Site Reliability Engineer, Principal
We’re Progress – we offer leading solutions for building and deploying tomorrow’s applications quickly and easily. We are bold, forward-thinking innovators who build products that work and care about our customers. We invent and reinvent every day, work together as one, value and respect each other, and cheer our wins. Join our Core C/ Chef Product Group as a Site Reliability Engineer, Senior in Bangalore.
In our Core C/ Chef Product Group, we develop the world's best products for managing applications and infrastructure at scale, and we deploy them to solve real problems in all kinds of industries. We get to work with the latest in cloud and container technologies. We have the opportunity not just to follow but to shape best practices. Our platform is used to enable billions of people around the world to chat, fly, present, bank, game, shop, and learn. Chances are the applications and devices you use every day to have infrastructure built, deployed, secured, and run with our code.
We are seeking a highly motivated, results-oriented individual with strong Site Reliability Engineering skills and experience in cloud technologies to join our platform engineering team. As a Site Reliability Engineer, you will play a lead role in designing, implementing, and supporting the platform for Chef Cloud services. You will also have a key influence on our future processes and platform design.
What you’ll do:
- Build, operate, and maintain a platform for Chef Cloud services. This will include technologies such as AWS services (ECS, EKS, S3, and more), Kubernetes, service mesh (Linkerd or Envoy), Postgres/RDS, Graph databases, API gateways, authentication services, 3rd party integrations, and more.
- Collaborate on achieving the best design/architecture for our systems and infrastructure.
- Collaborate with other Engineering teams to support services before they go live through activities such as system design consulting, developing software platforms and frameworks, capacity planning, and launch reviews.
- Maintain services once they are live by measuring and monitoring availability, latency, and overall system health.
- Implement modern systems observability solutions including monitoring, alerting, metrics, logging, and APM & distributed tracing.
- Scale systems sustainably through automation and evolve systems by pushing for changes that improve reliability and velocity.
- Be on-call for services that the SRE team owns.
- Practice sustainable incident response and post-incident analysis by acting as an incident manager. You’ll follow our existing incident management process and recommend improvements to that process.
- Mentor the team.
Who you are (Our ideal candidate will have some or all of these qualifications):
- You have a Bachelor's degree in Computer Science or related field and 7+ years of relevant experience (or equivalent combination of education and experience).

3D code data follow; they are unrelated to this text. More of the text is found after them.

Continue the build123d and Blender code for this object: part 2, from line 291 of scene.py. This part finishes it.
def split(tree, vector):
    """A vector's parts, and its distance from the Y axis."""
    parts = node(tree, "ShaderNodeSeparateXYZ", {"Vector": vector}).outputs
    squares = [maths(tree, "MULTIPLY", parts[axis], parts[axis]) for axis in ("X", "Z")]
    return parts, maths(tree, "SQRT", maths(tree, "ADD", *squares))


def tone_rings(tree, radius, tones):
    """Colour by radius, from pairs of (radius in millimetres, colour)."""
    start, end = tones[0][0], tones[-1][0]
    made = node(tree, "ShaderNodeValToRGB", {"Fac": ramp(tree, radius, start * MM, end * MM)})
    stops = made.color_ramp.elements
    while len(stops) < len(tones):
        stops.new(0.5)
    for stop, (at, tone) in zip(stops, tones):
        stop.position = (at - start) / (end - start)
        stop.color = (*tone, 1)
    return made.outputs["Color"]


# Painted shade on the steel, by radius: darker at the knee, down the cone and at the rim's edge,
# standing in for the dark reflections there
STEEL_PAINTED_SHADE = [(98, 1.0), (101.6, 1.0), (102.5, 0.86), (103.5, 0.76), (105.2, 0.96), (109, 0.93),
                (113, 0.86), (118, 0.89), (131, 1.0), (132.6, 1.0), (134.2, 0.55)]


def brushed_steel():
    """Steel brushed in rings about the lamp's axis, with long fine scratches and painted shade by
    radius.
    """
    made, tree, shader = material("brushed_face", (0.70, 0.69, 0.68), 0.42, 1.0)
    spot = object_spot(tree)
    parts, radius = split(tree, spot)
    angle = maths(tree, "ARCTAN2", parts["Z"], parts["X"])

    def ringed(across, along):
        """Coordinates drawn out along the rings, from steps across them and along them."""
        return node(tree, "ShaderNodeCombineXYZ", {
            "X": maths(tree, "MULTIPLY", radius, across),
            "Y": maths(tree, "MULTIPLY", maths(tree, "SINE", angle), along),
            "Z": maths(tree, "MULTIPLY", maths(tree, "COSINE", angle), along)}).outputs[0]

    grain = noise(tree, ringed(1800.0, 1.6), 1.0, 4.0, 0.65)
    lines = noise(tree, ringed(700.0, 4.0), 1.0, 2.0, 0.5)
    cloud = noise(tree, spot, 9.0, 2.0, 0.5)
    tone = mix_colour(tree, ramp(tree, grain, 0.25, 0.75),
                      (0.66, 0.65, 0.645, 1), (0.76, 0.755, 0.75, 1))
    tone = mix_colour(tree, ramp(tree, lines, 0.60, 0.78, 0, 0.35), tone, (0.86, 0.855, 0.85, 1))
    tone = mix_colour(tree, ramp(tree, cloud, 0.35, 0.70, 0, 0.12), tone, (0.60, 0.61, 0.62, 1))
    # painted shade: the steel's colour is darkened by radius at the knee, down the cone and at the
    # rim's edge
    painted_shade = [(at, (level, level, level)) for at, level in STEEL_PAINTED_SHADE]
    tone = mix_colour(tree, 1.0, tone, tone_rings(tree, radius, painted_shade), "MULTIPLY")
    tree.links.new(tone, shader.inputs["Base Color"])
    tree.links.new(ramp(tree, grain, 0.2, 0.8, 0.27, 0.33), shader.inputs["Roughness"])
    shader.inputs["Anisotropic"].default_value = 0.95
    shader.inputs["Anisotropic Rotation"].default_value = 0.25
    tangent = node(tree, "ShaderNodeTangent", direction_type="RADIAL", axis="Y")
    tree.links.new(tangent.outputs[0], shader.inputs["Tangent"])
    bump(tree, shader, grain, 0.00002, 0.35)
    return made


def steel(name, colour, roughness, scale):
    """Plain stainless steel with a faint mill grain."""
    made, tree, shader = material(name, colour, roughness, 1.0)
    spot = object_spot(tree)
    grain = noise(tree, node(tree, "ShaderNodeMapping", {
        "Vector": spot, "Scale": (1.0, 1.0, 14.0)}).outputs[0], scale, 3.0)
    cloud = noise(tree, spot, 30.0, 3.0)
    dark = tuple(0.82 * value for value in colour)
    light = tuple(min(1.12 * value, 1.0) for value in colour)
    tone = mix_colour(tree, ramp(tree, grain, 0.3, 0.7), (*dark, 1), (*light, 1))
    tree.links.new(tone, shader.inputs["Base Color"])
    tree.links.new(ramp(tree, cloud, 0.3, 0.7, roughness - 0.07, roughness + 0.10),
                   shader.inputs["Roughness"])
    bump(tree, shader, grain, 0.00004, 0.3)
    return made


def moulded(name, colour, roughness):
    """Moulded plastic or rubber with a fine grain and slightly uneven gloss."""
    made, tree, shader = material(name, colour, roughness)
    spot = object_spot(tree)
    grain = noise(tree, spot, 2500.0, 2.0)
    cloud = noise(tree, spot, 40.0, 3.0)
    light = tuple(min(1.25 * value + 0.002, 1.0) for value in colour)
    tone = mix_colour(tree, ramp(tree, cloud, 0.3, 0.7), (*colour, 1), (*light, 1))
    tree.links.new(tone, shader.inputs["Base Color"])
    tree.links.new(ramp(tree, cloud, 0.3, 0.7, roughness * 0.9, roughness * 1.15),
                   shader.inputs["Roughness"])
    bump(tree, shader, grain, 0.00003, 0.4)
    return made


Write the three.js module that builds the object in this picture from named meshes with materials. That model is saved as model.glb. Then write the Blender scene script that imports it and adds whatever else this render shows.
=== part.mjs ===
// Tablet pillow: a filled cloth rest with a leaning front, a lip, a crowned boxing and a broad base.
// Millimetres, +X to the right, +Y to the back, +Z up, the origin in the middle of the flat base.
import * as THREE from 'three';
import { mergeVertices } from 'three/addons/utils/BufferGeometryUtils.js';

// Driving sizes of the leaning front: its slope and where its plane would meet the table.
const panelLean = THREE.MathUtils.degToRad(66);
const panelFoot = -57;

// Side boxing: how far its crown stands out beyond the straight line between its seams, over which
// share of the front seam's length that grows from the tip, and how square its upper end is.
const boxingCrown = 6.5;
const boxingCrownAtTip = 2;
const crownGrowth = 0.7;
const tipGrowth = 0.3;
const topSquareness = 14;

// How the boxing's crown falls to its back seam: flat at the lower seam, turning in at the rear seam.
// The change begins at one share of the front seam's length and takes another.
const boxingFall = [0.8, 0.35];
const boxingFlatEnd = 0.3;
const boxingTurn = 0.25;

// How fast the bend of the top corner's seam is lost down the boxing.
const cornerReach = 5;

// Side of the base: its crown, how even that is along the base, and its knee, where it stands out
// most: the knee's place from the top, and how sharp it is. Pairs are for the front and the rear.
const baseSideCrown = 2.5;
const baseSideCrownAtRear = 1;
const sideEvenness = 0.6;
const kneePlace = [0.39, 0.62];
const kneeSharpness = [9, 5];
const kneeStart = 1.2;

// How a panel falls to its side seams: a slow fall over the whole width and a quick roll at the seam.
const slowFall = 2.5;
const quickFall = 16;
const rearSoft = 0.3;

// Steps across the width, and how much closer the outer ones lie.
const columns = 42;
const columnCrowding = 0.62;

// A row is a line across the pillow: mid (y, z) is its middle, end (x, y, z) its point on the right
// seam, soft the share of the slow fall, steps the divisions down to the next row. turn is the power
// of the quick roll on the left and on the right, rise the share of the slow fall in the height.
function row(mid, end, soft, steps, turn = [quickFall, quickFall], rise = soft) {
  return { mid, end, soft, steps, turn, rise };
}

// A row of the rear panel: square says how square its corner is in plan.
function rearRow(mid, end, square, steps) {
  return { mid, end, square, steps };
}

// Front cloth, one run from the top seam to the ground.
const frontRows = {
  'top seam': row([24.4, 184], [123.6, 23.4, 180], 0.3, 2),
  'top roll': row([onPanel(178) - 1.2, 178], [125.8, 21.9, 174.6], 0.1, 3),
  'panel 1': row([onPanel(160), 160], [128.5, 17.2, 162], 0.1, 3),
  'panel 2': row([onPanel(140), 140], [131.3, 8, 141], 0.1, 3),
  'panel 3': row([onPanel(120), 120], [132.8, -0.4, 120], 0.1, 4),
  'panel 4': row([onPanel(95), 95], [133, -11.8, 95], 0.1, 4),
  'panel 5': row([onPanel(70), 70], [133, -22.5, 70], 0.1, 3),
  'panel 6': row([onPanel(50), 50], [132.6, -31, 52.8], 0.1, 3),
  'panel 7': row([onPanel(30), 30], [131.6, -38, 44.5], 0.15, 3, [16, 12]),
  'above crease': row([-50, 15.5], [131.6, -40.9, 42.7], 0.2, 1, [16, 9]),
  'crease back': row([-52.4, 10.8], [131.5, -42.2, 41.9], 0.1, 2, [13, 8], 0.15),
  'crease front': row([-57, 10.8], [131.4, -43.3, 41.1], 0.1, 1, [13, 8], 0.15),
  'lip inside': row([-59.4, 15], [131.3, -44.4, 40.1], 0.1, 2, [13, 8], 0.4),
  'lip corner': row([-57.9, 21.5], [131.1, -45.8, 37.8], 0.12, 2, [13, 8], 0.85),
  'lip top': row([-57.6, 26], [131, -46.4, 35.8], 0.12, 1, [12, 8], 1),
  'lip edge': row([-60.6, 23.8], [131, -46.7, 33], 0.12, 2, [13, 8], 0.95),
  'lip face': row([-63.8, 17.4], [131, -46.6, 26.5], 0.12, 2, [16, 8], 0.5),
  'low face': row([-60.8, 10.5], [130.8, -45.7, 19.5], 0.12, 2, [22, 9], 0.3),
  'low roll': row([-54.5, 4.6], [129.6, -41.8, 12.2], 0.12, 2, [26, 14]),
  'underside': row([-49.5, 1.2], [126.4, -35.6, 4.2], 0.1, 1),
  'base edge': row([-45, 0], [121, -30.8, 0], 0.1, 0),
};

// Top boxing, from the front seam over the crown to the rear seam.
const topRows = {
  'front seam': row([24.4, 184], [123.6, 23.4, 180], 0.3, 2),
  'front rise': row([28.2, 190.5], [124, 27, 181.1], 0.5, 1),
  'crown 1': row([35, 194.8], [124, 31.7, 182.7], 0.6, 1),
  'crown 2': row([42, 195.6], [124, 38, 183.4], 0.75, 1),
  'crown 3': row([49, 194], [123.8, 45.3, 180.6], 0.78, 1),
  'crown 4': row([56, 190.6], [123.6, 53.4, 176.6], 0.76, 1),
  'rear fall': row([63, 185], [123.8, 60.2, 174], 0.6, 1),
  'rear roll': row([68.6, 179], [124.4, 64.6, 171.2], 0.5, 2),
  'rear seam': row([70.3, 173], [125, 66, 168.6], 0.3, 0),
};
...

- You have a solid understanding of and experience with configuration management and compliance automation.
- You have an expert-level understanding of and at least 2 years of working experience with containerization using Docker and Kubernetes in a production environment.
- You’re comfortable deploying and operating services using AWS technologies and have an expert understanding of the various offerings available.
- You’ve built and supported systems using cloud-native (CNCF) technologies at scale.
- Working knowledge on terraform or similar tools
- You are interested in designing, analyzing, and troubleshooting large-scale distributed systems.
- You understand what it means to operate infrastructure as code, and have experience developing services and automation to do so. Chef knowledge would be a plus
- You have a great ability to debug and optimize code and automate routine tasks to eliminate toil.
- You have a systematic problem-solving approach, coupled with strong communication skills and a sense of ownership, initiative, grit, and drive.
- You have designed and implemented applications and systems that scale, are resilient to failure, and are observable.
What we offer in return is the opportunity to join a talented team of bright people and to also enjoy:
- 30 days of earned leaves plus an extra day off for your birthday, various other leaves like marriage leave, casual leave, maternity leave, paternity leave
- Premium Group medical Insurance for the employee and 5 dependents, personal accident insurance coverage, life insurance coverage
- A modern office with a well-equipped gym onsite, free access to yoga, Zumba classes by professional trainers
- Professional development reimbursement
- Interest subsidy on loans - either vehicle or personal loans
Together, We Make Progress
Progress is an inclusive workplace where opportunities to succeed are available to everyone. As a multicultural company serving a global community, we encourage a wide range of points of view and celebrate our diverse backgrounds. Our unique combination of perspectives inspires innovation, connects us to our customers and positively affects our communities. It is only by working together and learning from each other that we make Progress. Join us!